It's cool that they are redesigning them to make it easier for people to install w/out running that risk...

The cutting part however has me totally bummed out still...I'm glad there is a work around for that now.


----------



## Residentevol (Sep 19, 2000)

Also it would be cool if someone could manufacture a bolt on kit somehow to replace the nipple back for those trying to sell the car or suspension.

Would that be possible? I unfortunately hacked mine up on the removal pretty bad so I don't think that welding them back on will be an option.

I would PAY someone right now if they could manufacture something like that for me so that when I ship my car back stateside I won't have to worry about having a 100% leak free air ride as my car sits on a boat for 2 months.


----------



## darcness (Aug 8, 2008)

It's not like you have to weld the original nipple back on. As long as it's something that will hold the spring and/or rubber mount for the spring in place, it would work just fine.
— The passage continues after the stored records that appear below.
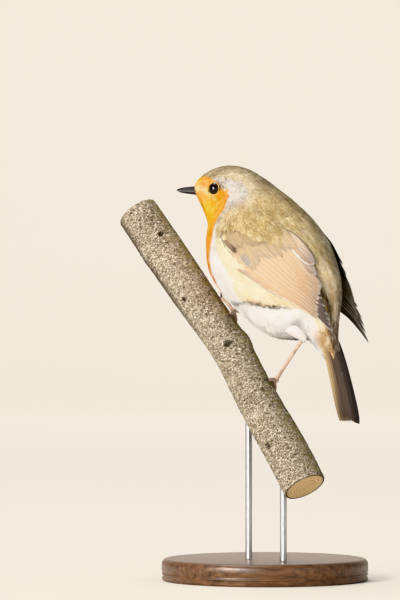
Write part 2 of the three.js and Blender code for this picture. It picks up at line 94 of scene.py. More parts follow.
def times(tree, first, second, plus=None):
    """Two values multiplied, with a third added where there is one."""
    if plus is None:
        return sums(tree, "MULTIPLY", first, second)
    return sums(tree, "MULTIPLY_ADD", first, second, plus)


def cloudy(tree, scale, detail=2.0, place=None, **more):
    """Soft noise through a piece, or at a place of its own."""
    if place is None:
        place = put(tree, "TexCoord").outputs["Object"]
    wires = {"Vector": place, "Scale": scale, "Detail": detail, **more}
    return put(tree, "TexNoise", wires).outputs[0]


def finish(name, **plain):
    """A material, its tree and its shader, with the shader's plain sockets set."""
    made = bpy.data.materials.new(name)
    made.use_nodes = True
    shader = made.node_tree.nodes["Principled BSDF"]
    for socket, value in plain.items():
        shader.inputs[socket.replace("_", " ")].default_value = value
    return made, made.node_tree, shader


def wire(tree, shader, **changing):
    """Wires the shader's sockets whose values change over the surface."""
    for socket, value in changing.items():
        tree.links.new(value, shader.inputs[socket.replace("_", " ")])


def relief(tree, shader, height, depth):
    """Fine relief from a height, depth in metres."""
    bump = put(tree, "Bump", {"Height": height, "Strength": 1.0, "Distance": depth})
    wire(tree, shader, Normal=bump.outputs[0])


def meshed(shape, name):
    """The mesh of a bmesh, which is freed."""
    made = bpy.data.meshes.new(name)
    shape.to_mesh(made)
    shape.free()
    return made


def placed(name, data):
    """A new object in the scene."""
    made = bpy.data.objects.new(name, data)
    bpy.context.scene.collection.objects.link(made)
    return made


def fixed(name, mesh, material, slot, *stands_for):
    """Puts a finished mesh on the model, for the nodes it stands for, which it hides; its slot is
    not used.
    """
    made = placed(name, mesh)
    mesh.materials.append(material)
    mesh.shade_smooth()
    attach(made, "root")
    if stands_for:
        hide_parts(*stands_for)


def in_grain(name, long_way, scale):
    """Shared: streaks that run one way through a solid, for turned wood and drawn steel."""
    group = bpy.data.node_groups.new(name, "ShaderNodeTree")
    group.interface.new_socket("Streak", in_out="OUTPUT", socket_type="NodeSocketFloat")
    place = put(group, "TexCoord").outputs["Object"]
    drawn = put(group, "Mapping", {"Vector": place, "Scale": long_way}).outputs[0]
    streak = cloudy(group, scale, 5.0, drawn, Roughness=0.6, Distortion=0.4)
    group.links.new(streak, group.nodes.new("NodeGroupOutput").inputs[0])
    return group


WOOD_GRAIN = in_grain("wood grain", (1.0, 9.0, 9.0), 60.0)
beech, tree, shader = finish("oiled beech", Coat_Weight=0.25, Coat_Roughness=0.25)
streak = put(tree, "Group", node_tree=WOOD_GRAIN).outputs[0]
pores = cloudy(tree, 900.0)
wood = graded(tree, streak, (0.3, tint(52, 34, 22)), (0.52, tint(88, 60, 39)),
              (0.72, tint(112, 80, 53)))
wood = mixed(tree, 0.6, wood, mask(tree, pores, 0.33, 0.45, 0.5), "MULTIPLY")
wire(tree, shader, Base_Color=wood, Roughness=times(tree, streak, 0.2, 0.32))
relief(tree, shader, pores, 0.0001)

BASE_RADIUS, BASE_HEIGHT, EDGE_ROUND = 47.0, 10.0, 2.5
BEAD, BEAD_FOOT, BEAD_STEP = 0.7, 2.4, 0.35  # its depth, its lowest point, a quarter of its height
base = bmesh.new()
profile = [(0, 0), (BASE_RADIUS - 1, 0), (BASE_RADIUS, 1)]
profile += [(BASE_RADIUS - BEAD * abs(math.cos(math.pi * k / 4)) ** 3, BEAD_FOOT + BEAD_STEP * k)
            for k in range(5)]
profile += [(BASE_RADIUS, 4.4), (BASE_RADIUS, BASE_HEIGHT - EDGE_ROUND)]
profile += [(BASE_RADIUS - EDGE_ROUND + EDGE_ROUND * math.cos(k * math.pi / 10),
             BASE_HEIGHT - EDGE_ROUND + EDGE_ROUND * math.sin(k * math.pi / 10))
            for k in range(1, 6)]
profile += [(0, BASE_HEIGHT)]
rim = [base.verts.new((r * MM, 0, z * MM)) for r, z in profile]
edges = [base.edges.new(pair) for pair in zip(rim, rim[1:])]
bmesh.ops.spin(base, geom=rim + edges, axis=(0, 0, 1), cent=(0, 0, 0), dvec=(0, 0, 0),
               angle=2 * math.pi, steps=128, use_merge=True, use_duplicate=False)
bmesh.ops.remove_doubles(base, verts=base.verts, dist=1e-6)
bmesh.ops.recalc_face_normals(base, faces=base.faces)
fixed("turned_base", meshed(base, "stand_base"), beech, "stand_wood", "stand_base")

# ---------------------------------------------------------------- the rods
# Two thin rods of drawn stainless steel stand in the base and end under the branch, with their
# drawing marks along them. They are round bar, so the solids' own shapes stay.
STEEL_GRAIN = in_grain("drawn grain", (9.0, 9.0, 0.4), 700.0)
steel, tree, shader = finish("drawn steel", Metallic=1.0)
mark = put(tree, "Group", node_tree=STEEL_GRAIN).outputs[0]
bright = graded(tree, mark, (0.3, tint(150, 151, 153)), (0.7, tint(196, 197, 198)))
wire(tree, shader, Base_Color=bright, Roughness=times(tree, mark, 0.25, 0.2))
relief(tree, shader, mark, 0.00003)
for name in ("stand_rod_low", "stand_rod_high"):
    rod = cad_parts[name]
    rod.data.materials.clear()
    rod.data.materials.append(steel)

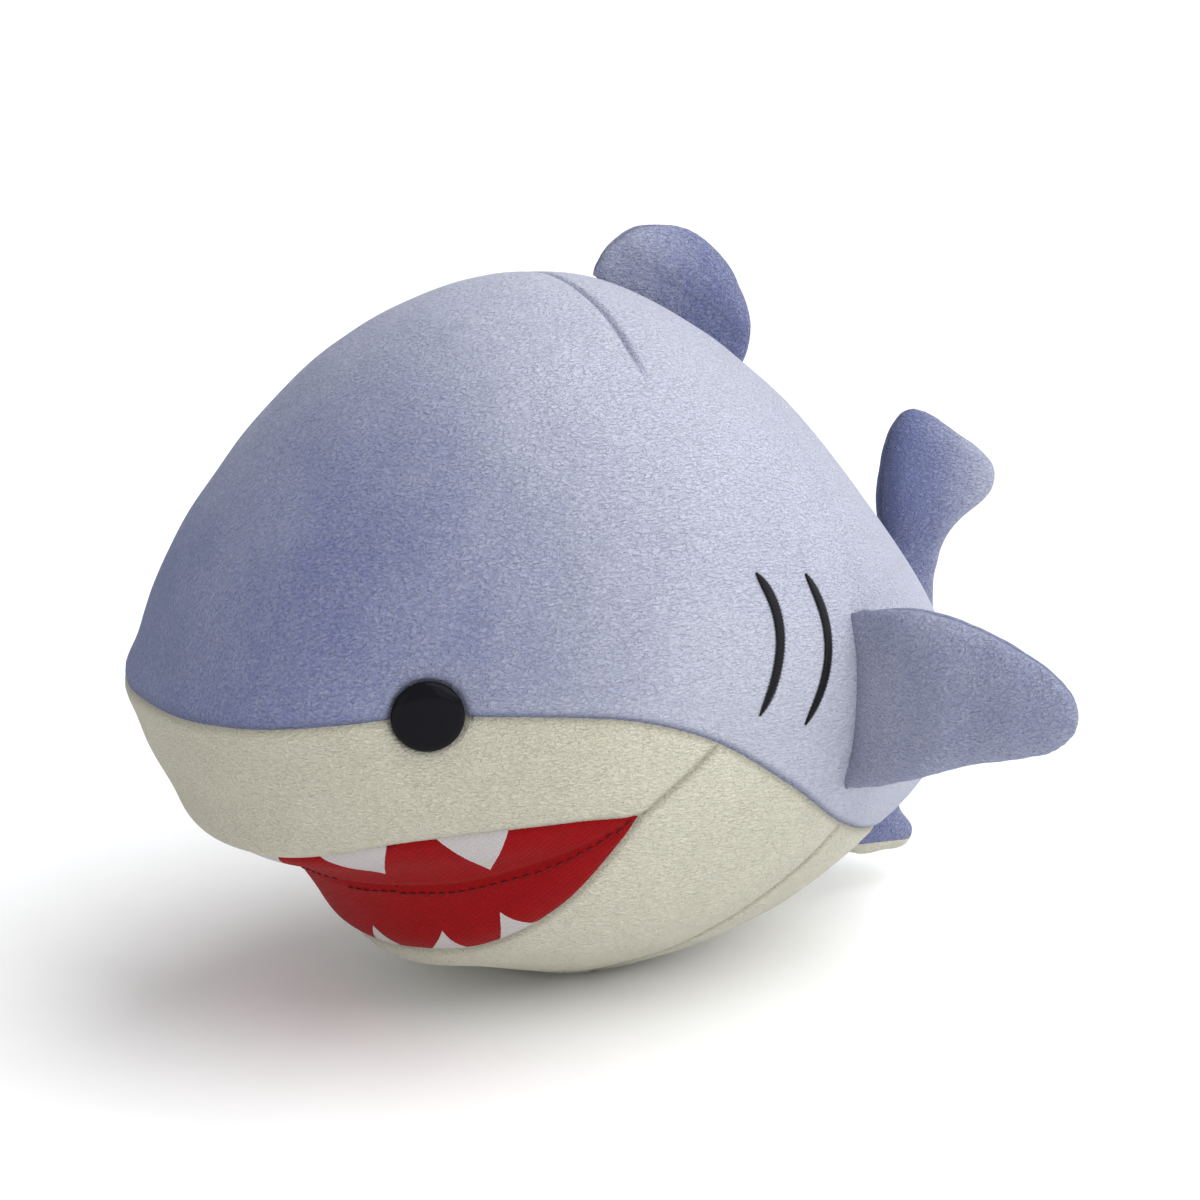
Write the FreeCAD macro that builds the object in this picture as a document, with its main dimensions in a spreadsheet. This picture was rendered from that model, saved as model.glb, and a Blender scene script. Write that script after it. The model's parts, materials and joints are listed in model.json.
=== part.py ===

You could even use a piece of 2" pipe or something of the sort. 

Just saying...


----------



## Minor_Threat (May 12, 2009)

you're wasting your time, wait till the new airlift mkv struts and bags are released, you will never have a rub issue again


----------



## bacardicj151 (Dec 9, 2007)

I'm happy with AH2 but I'm wondering what's up with airlifts new solution for our rear setup. 

Also surprised I havent heard about this yet. 

Some post a link!


----------



## bryangb (Jun 16, 2010)

I see no reason to switch from the very similar SS5/dcup setup other than these look a lot prettier


----------